Analyzing a Firm's Market Position

  • Achieved through SWOT analysis, market analysis, and financial ratio analysis
  • This helps to assess internal capabilities, external factors and financial health.

SWOT Analysis

  • Strengths: Internal capabilities that give a competitive advantage.
  • Weaknesses: Internal limitations hindering performance.
  • Opportunities: External factors to leverage for advantage.
  • Threats: External factors with negative impacts.
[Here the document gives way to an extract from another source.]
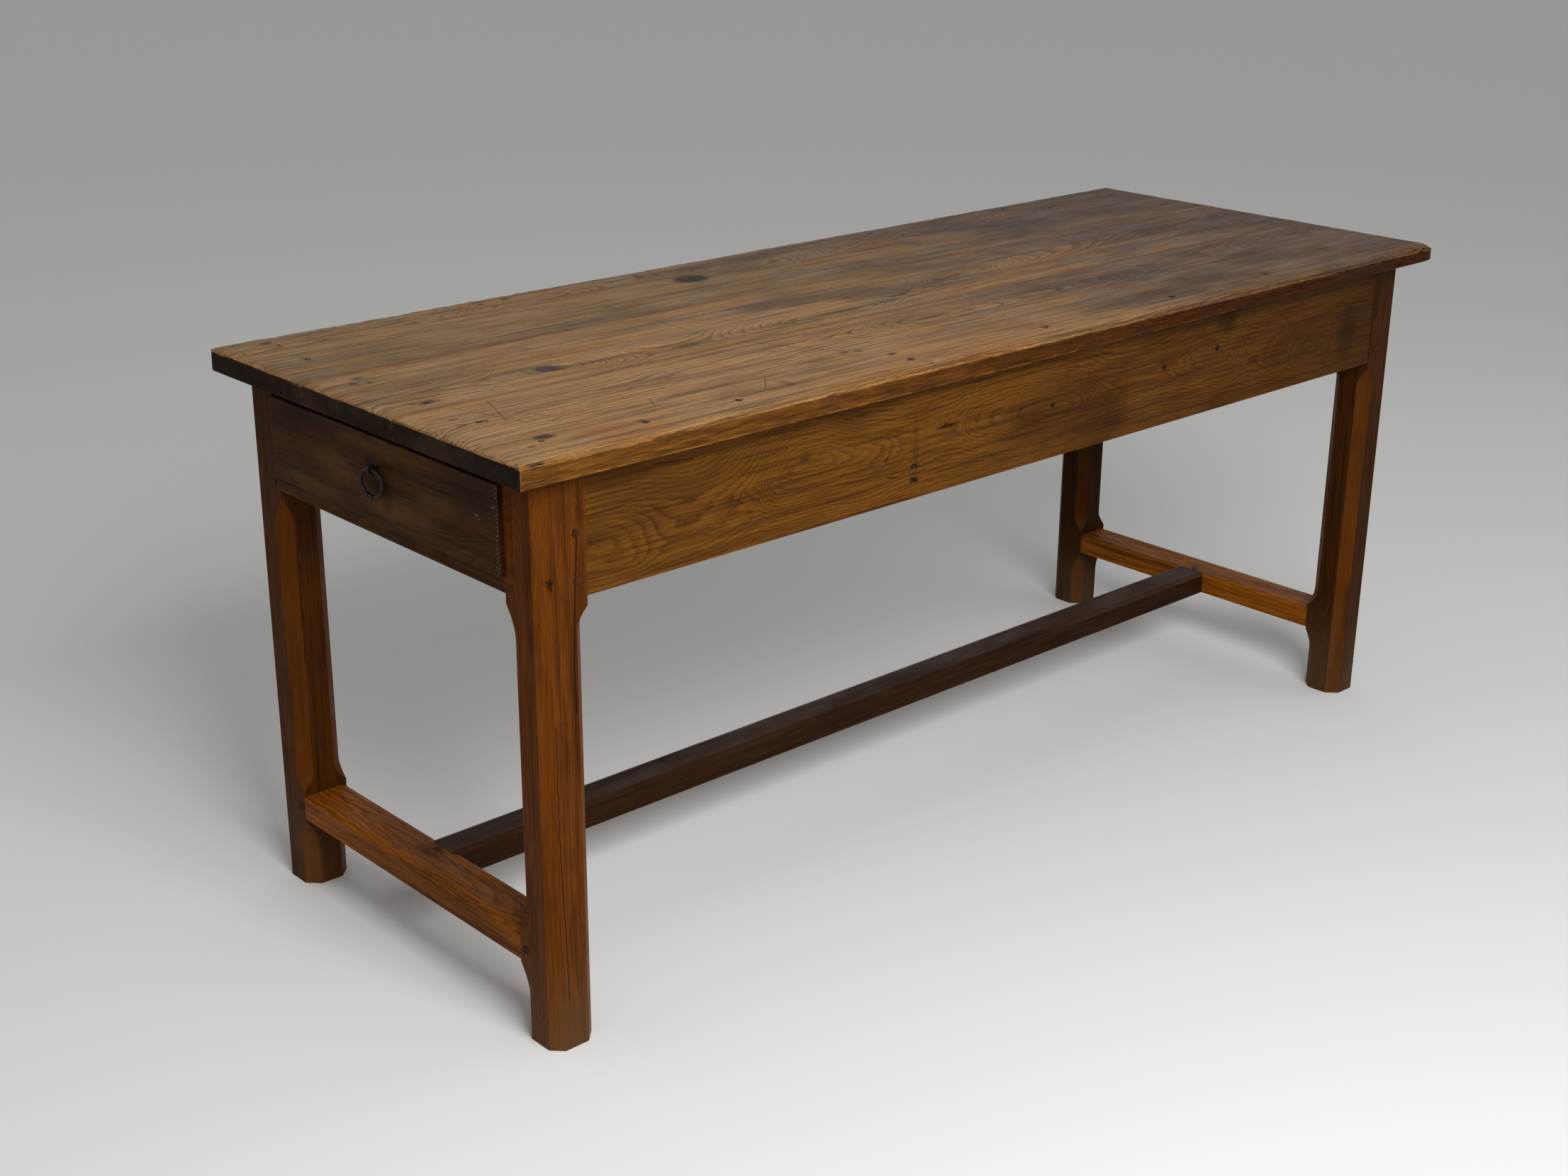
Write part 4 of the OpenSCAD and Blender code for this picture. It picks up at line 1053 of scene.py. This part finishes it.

Market Analysis Components

  • Market Size and Growth: Understanding of market size and potential
  • Customer Needs and Preferences: Identification of what is needed or preferred.
  • Competitive Landscape: Analyze strengths and weaknesses of competitors
  • Pricing Strategies - Evaluate the pricing and differentiation

Financial Ratio Analysis

  • Profitability Ratios - Assess the ability to generate profits
  • Liquidity Ratios - Evaluate the ability to meet short term obligations
  • Solvency Ratios - Assess the ability to meet long term obligations
  • Efficiency Ratios - Measure the effectiveness of using assets
  • Market Value Ratios - Comparison determine if a stock is under or over priced

Economic Value Creation

  • Economic Value Creation (EVC) is the difference between what a customer is willing to pay (WTP) and the cost incurred to produce the product.
  • May vary across firms where a product may incur a different cost of production

Competitive Advantage

  • A characteristic that allows a company to outperform it's rivals.
  • It's about creating a value that is difficult to replicate.